SC - spelt

margali margali at 99main.com
Wed Sep 6 05:26:20 PDT 2000


Stefan li Rous wrote:
> 
> > ps. Anyone have a practical, documentable recipe for a Black (or any blood)
> > Pudding?
> 
> I think there might be a recipe in the same file. Another one I would look
> in is this one:
> puddings-msg      (58K)  1/ 7/00    Medieval puddings. Recipes. Custards.
> 
> Is "puddings" really a good way to group both custard type puddings and
> blood puddings? Where would you all look for each of these?

Not sure. Almost all real puddings seem to have a starch element in
common, ranging from black puddings made with oatmeal, rice or
breadcrumbs, up through the various bread and "plum" puddings. I'd keep
the sausage-y puddings separate (under sausages; if it's in a casing,
generally it is ultimately a sausage, pudding or no) and then have
puddings, sweet and savory. Bear in mind that the term "pudding", as the
name of a dish, mostly occurs pretty late in period.

Le Menagier de Paris gives a black pudding recipe (~1390 C.E.), as well
as a sausage recipe mentioned recently. Gervase Markham's "The English
Housewife" (1615 C.E.) also has several recipes for sausages, black and
white puddings. There are also various instances of similar dishes (if
not so named) appearing in the medieval English sources (14th-15th
centuries), such as Fronchemoyle, which IIRC is a white pudding cooked
in a stomach bag, kinda like haggis lite, and malaches, which is a
mixture very like a black pudding (oats, blood, fat and spices) cooked
in a tart shell.
> 
> > pps. I have a friend who is planning to make preserved meats for our period
> > encampment (I'll be bringing the cheeses).  Any pointers on documentation,
> > sources, modern instructions, health regs, etc would be greatly appreciated.
> 
> drying-foods-msg  (35K)  8/24/99    Drying foods in period and for the SCA.
> food-storage-msg  (85K)  6/ 8/00    Storing and preserving food in
> period. Non-
>                                       refrigerated food for camping and Pennsic.
> meat-smoked-msg    (8K)  9/17/99    Medieval smoked meats. Smoking meats.
> pickled-food-msg (118K)  5/23/00    Medieval pickled food. recipes.
> potted-foods-msg  (11K)  4/ 7/00    Cooked foods put in pots and sealed
> w. fat.
> stockfish-msg     (81K)  5/26/00    Period preserved fish. Dried, smoked
> and
>                                        salted fish. Recipes.
> vinegar-msg       (40K)  8/ 4/00    Vinegar in period. Making vinegar.
>    (kind of goes along with the pickled-food-msg file mentioned above)
> 
> These may keep your friend busy for a while. :-)
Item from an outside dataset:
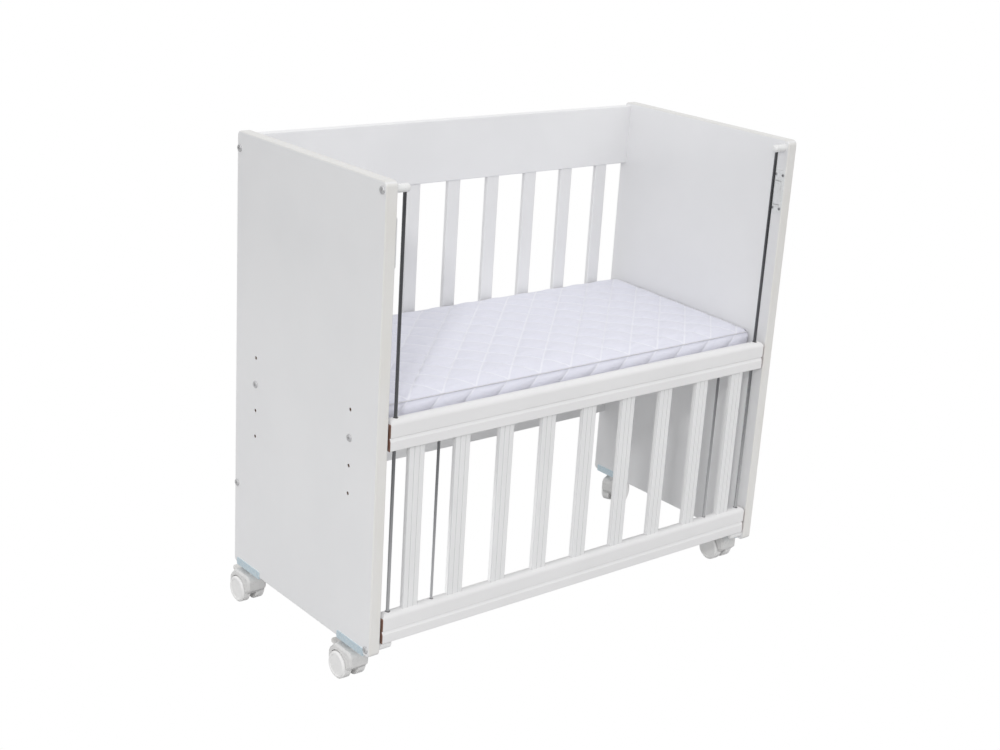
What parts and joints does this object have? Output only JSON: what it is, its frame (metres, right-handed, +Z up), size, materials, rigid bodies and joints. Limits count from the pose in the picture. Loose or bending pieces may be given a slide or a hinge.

Sorry to keep piggy-backing on your message, Stefan, I missed this the
first time around. The articles in the Florilegium are an excellent
resource. I would add only (and for all I know this _is_ in the
Florilegium) that modern considerations like botulism and various other
food-borne illnesses are vitally important concerns, and we stress them
more now than people in the Middle Ages did largely because we
understand more about them. Period preservaton techniques were developed
largely through trial and error, in an age when error often meant death.
We can use the techniques they developed without any deaths of our own,
by looking at modern recipes for things like hams, sausages, and other
preserved foods. In many cases the technique hasn't changed at all.
Cato's instructions for salt pork are almost identical to Jane Grigson's
modern recipe for, IIRC, York ham. The only difference is that Grigson's
recipe involves measuring weight loss in the ham, which a period farmer
or charcuterer would have done by feel or eye.

I recommend you look in Cato's "De Agri Cultura", Columella's "De Re
Agricultura", for really old techniques for food preservation, most of
which survive today, then see the hog slaughtering section of Le
Menagier de Paris. Also Gervase Markham, Hugh Plat, Kenelm Digby, etc.
Then look at some modern recipes and look for parallels to find period
methods that can be made to conform to modern concepts of sanitation.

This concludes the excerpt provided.